Speaker
Description
Laser Interferometer Gravitational Wave Observatories are instruments designed to detect gravitational waves. The detections made by LIGO confirmed the last remaining prediction of General Relativity and ushered in a new era of gravitational wave astrophysics. In order to improve sensitivity by an additional factor of two and to halve the low-frequency cutoff to 10 Hz, an upgrade to the LIGO observatory, called “LIGO Voyager,” is planned. This new interferometer is designed to operate at a temperature of 123 K, due to silicon’s near-zero thermal expansion coefficient at that temperature. Other observatories currently in development, such as the Einstein Telescope (ET) and the Cosmic Explorer (CE), also plan to operate at cryogenic temperatures. In this context, it is necessary to adapt components for operation under cryogenic conditions, such as vibration isolation systems and, more specifically, their springs. Currently, there are candidate materials for the manufacture of these springs, which exhibit mechanical quality factors (Qm) suitable for this type of application. These materials include: stainless steel, niobium, tungsten, CuAl (6%), molybdenum, aluminum 5052 (similar to aluminum 5056), and maraging steel (already used in current interferometers).

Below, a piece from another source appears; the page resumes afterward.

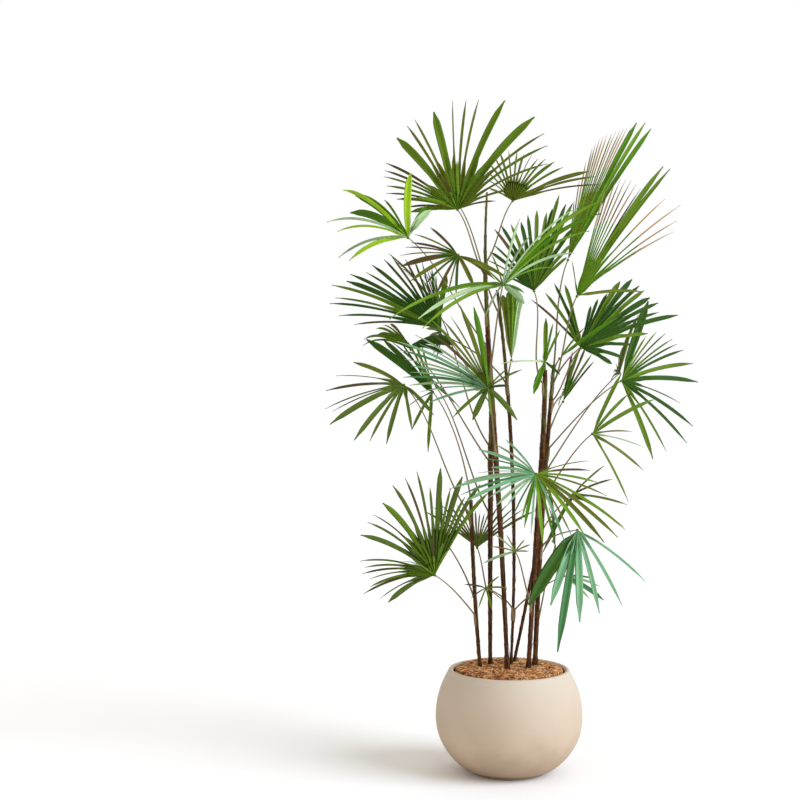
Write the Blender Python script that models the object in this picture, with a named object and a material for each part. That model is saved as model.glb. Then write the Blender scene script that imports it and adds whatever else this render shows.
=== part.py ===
"""A lady palm (Rhapis) in a round bowl pot.

Seven fibrous canes rise from the mulch in the pot and carry palmate fronds.
Metres, +Z up.  The origin is at the centre of the pot's underside.  The front
of the plant faces -Y, and +X is to the right of someone who looks at it.

Each frond is drawn in a front elevation: a hub, leaflets that spread from it at
a bearing (degrees, 0 is to the right, 90 is up) over a reach (centimetres), and
a lean that says how fast the blade runs back per metre to the right and per
metre upwards.  A turned frond has its elevation turned about the vertical.
"""
import math
import random

import bpy
import bmesh
from mathutils import Vector

# Pot: an elliptical bowl on a low foot
POT_HEIGHT = 0.240
POT_BELLY_RADIUS = 0.1700
POT_BELLY_HEIGHT = 0.128
POT_LOWER_SEMI_AXIS = 0.1484
POT_UPPER_SEMI_AXIS = 0.1890
POT_FOOT_RADIUS = 0.0855
POT_FOOT_HEIGHT = 0.008
POT_WALL = 0.0115
POT_FLOOR = 0.018
POT_STEPS = 32

# Mulch: fills the pot and is level under the canes
MULCH_TOP = 0.2400
MULCH_LEVEL_RADIUS = 0.088
MULCH_EDGE = 0.2280
INSIDE_HEIGHTS = (0.034, 0.070, 0.110, 0.150, 0.190, MULCH_EDGE)

GAP = 0.0004
UP = Vector((0.0, 0.0, 1.0))

# Canes: foot and tip in plan, height of the tip, bow, and radii at the foot, where the sheaths are
# thickest and at the tip.  The bow is greatest at half height, or higher up on a cane that bends late
CANE_SIDES = 8
CANE_FLARE = 1.45
THICKEST_SHARE = 0.6
CANE_STATIONS = (0.0, 0.035, 0.10, 0.20, 0.30, 0.40, 0.50, THICKEST_SHARE,
                 0.66, 0.72, 0.78, 0.84, 0.90, 0.95, 1.0)
CANES = {
    "cane_1": dict(foot=(-0.067, 0.000), tip=(-0.089, -0.004, 0.630),
        bow=(-0.003, 0.0), radii=(0.0050, 0.0052, 0.0050)),
    "cane_2": dict(foot=(-0.044, 0.030), tip=(-0.043, 0.030, 0.860),
        bow=(-0.001, 0.0), radii=(0.0052, 0.0067, 0.0056)),
    "cane_3": dict(foot=(-0.004, -0.022), tip=(-0.0535, -0.020, 1.336),
        bow=(-0.012, 0.0), late=3, radii=(0.0056, 0.0074, 0.0026)),
    "cane_4": dict(foot=(0.004, 0.030), tip=(-0.030, 0.034, 1.115),
        bow=(0.020, 0.0), radii=(0.0038, 0.0050, 0.0040)),
    "cane_5": dict(foot=(0.011, 0.062), tip=(0.066, 0.064, 0.520),
        bow=(0.001, 0.0), radii=(0.0044, 0.0046, 0.0042)),
    "cane_6": dict(foot=(0.0445, -0.012), tip=(0.080, -0.010, 0.931),
        bow=(0.004, 0.0), late=3, radii=(0.0058, 0.0074, 0.0058)),
    "cane_7": dict(foot=(0.060, 0.022), tip=(0.101, 0.022, 0.942),
        bow=(-0.005, 0.0), radii=(0.0064, 0.0062, 0.0046)),
}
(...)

To carry out measurements under temperature conditions similar to those in detector operation, an experimental setup was developed to expose the material samples to a temperature of 77 K. This made it possible to observe the deflection of metals and alloys under both ambient and cryogenic conditions. As a material is cooled, its Young’s modulus tends to increase; from a practical standpoint, this means that k, which represents the elastic constant in Hooke’s law, also increases. For stainless steel, for instance, it was demonstrated that the cryogenic condition increased the spring constant by 1.40 × 10² N/m.